Moniza de Lima

Personal information
- Born: Moniza Aparecida de Lima 16 April 1998 (age 28) Recife, Brazil

Sport
- Sport: Women's goalball
- Disability class: B1

Medal record
Representing Brazil
World Championships
| Bronze medal – third place | 2018 Malmö | Team |
IBSA World Games
| Bronze medal – third place | 2023 São Paulo | Team |
Parapan American Games
| Bronze medal – third place | 2023 Santiago | Team |

= Moniza de Lima =

Brazilian goalball athlete (born 1998)

Moniza Aparecida de Lima (born 16 April 1998) is a Brazilian goalball player.

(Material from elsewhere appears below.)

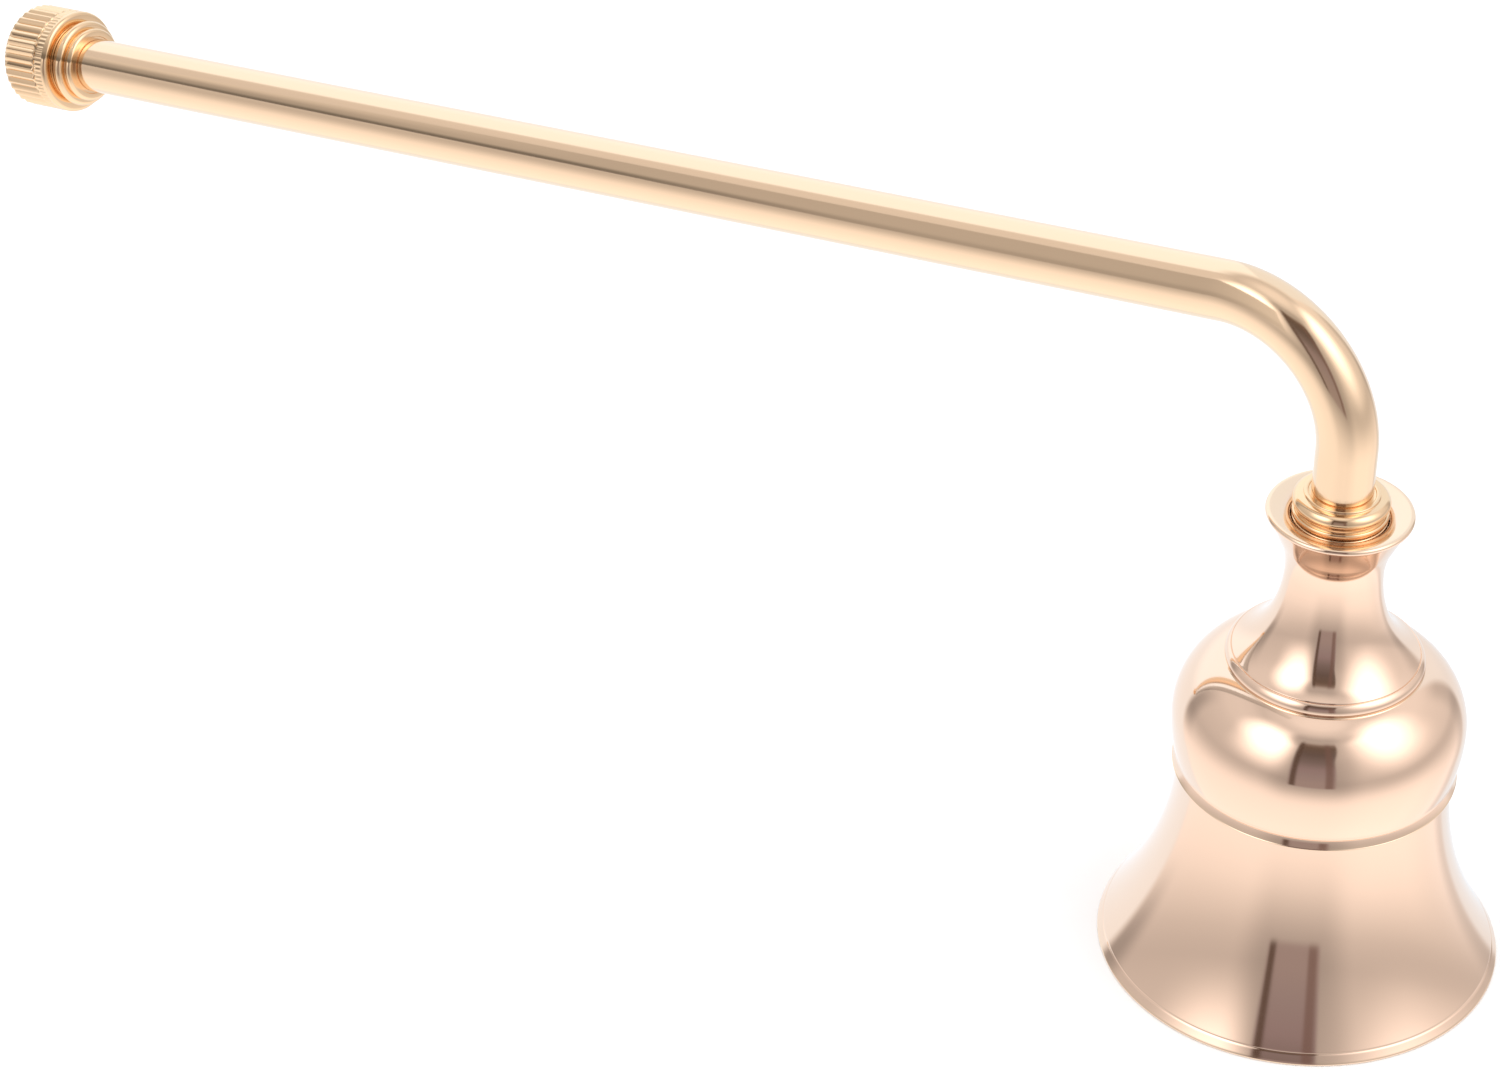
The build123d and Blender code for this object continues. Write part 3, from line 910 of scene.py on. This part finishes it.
def knob_section():
    """The knob's outline without ribs, with how deep the ribs cut at each point."""
    outline = [(knob_hole, knob_hole_depth, 0, 0), (knob_hole, 0.1, 0, 0), (knob_hole_mouth, 0.0, 0, 0)]
    face = knob_front - knob_hole_mouth
    outline += [(knob_hole_mouth + face * k / 8, 0.0, 0, 0) for k in range(1, 9)]
    for k in range(1, 8):
        turn = math.pi / 2 * k / 7
        rounded = knob_front + knob_shoulder * math.sin(turn)
        outline.append((rounded, knob_shoulder - knob_shoulder * math.cos(turn), 0, 0))
    outline += [(knob_radius, 0.52, 0, 0.0), (knob_radius, 0.6, 0, 0.6)]
    outline += [(knob_radius, fine_rib_start + fine_rib_length * k / 4, 0, 1.0) for k in range(5)]
    outline += [(knob_radius, 1.63, 0, 0.6), (knob_radius - 0.03, 1.7, 0, 0.0)]
    outline += [(knob_radius - knob_line_depth, 1.78, 0, 0), (knob_radius - knob_line_depth, 1.92, 0, 0)]
    outline += [(knob_radius - 0.12, 2.0, 0.4, 0), (knob_radius, 2.1, 0.8, 0)]
    outline += [(knob_radius, coarse_rib_start + coarse_rib_length * k / 12, 1, 0) for k in range(13)]
    outline += [(knob_radius - 0.05, 6.66, 0.9, 0), (knob_radius - 0.2, 6.84, 0.5, 0)]
    outline += [(knob_radius - 0.36, 6.96, 0, 0), (knob_radius - 0.5, 7.0, 0, 0)]
    outline += [(knob_end_flat * (1 - k / 10), knob_length, 0, 0) for k in range(1, 10)]
    return outline


def knob_sector():
    """One rib's share of the knob, from its hole round the outside to the middle of its end."""
    section = knob_section()
    turn = math.tau / rib_count
    vertices, faces = [], []
    for radius, height, coarse, fine in section:
        for step in range(sector_steps + 1):
            place = step / sector_steps
            ridge = abs(2 * place - 1)
            fine_ridge = abs(2 * (place * 2 % 1) - 1)
            cut = coarse * rib_depth * ridge**rib_sharpness + fine * fine_rib_depth * fine_ridge
            angle = turn * (place - 0.5)
            spot = ((radius - cut) * math.cos(angle), (radius - cut) * math.sin(angle), height)
            vertices.append([value * mm for value in spot])
    width = sector_steps + 1
    for row in range(len(section) - 1):
        for step in range(sector_steps):
            first = row * width + step
            faces.append((first, first + 1, first + 1 + width, first + width))
    middle, floor = len(vertices), len(vertices) + 1
    vertices += [(0, 0, knob_length * mm), (0, 0, knob_hole_depth * mm)]
    last = (len(section) - 1) * width
    for step in range(sector_steps):
        faces.append((last + step, last + step + 1, middle))
        faces.append((step + 1, step, floor))
    mesh = bpy.data.meshes.new("knob_sector")
    mesh.from_pydata(vertices, [], faces)
    sector = bpy.data.objects.new("knob_sector", mesh)
    bpy.context.collection.objects.link(sector)
    return sector


knob_tree, knob_given = geometry_board(
    "ribs_round_knob",
    [("Ribs", "NodeSocketInt"), ("Weld", "NodeSocketFloat"), ("Metal", "NodeSocketMaterial")],
)
rib_points = knob_tree.add("GeometryNodePoints", None, {"Count": knob_given["Ribs"]})
rib_number = knob_tree.add("GeometryNodeInputIndex")
rib_turn = rib_number * math.tau / knob_given["Ribs"]
rib_rotation = knob_tree.add("ShaderNodeCombineXYZ", None, {"Z": rib_turn})
rib_copies = knob_tree.add(
    "GeometryNodeInstanceOnPoints",
    None,
    {"Points": rib_points, "Instance": knob_given["Geometry"], "Rotation": rib_rotation},
)
rib_copies = knob_tree.add("GeometryNodeRealizeInstances", None, {0: rib_copies})
rib_copies = knob_tree.add(
    "GeometryNodeMergeByDistance", None, {"Geometry": rib_copies, "Distance": knob_given["Weld"]}
)
rib_copies = knob_tree.add(
    "GeometryNodeSetMaterial", None, {"Geometry": rib_copies, "Material": knob_given["Metal"]}
)
knob_out = knob_tree.tree.nodes.new("NodeGroupOutput")
knob_tree.feed(knob_out.inputs[0], rib_copies)

knob_values = {"Ribs": rib_count, "Weld": rib_weld, "Metal": knob_shine}
knob_mesh = smoothed(made_by(knob_tree, knob_sector(), knob_values), handle_place(knob_start))
knurled_knob = bpy.data.objects.new("knurled_knob", knob_mesh)
bpy.context.collection.objects.link(knurled_knob)
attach(knurled_knob, "knob_assembly")
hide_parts("knob")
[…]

She is part of the Brazilian women's national team.

==Biography==
Lima was born with glaucoma. and she was introduced to goalball at the ICB-BA (Instituto do Conhecimento da Bahia), after a teacher recommended her, in 2013. She was called up for the first time in 2017 and won a silver medal at the Copa América. The following year, she won the bronze medal at the World Championship (Malmo) in 2018, and in 2022, the gold medal at the Americas Championship. She participated in the 2020 Summer Paralympics in Tokyo. For the women's national team, Moniza was called up for the first phase of training in 2023, at the Paralympic Training Center in São Paulo. It was the first meeting of the men's and women's teams since the World Championships in December last year, in which the men won their third championship and the women came in ninth place. She also participated in the Malmö Cup, in the same year, where the Brazilian team won bronze again.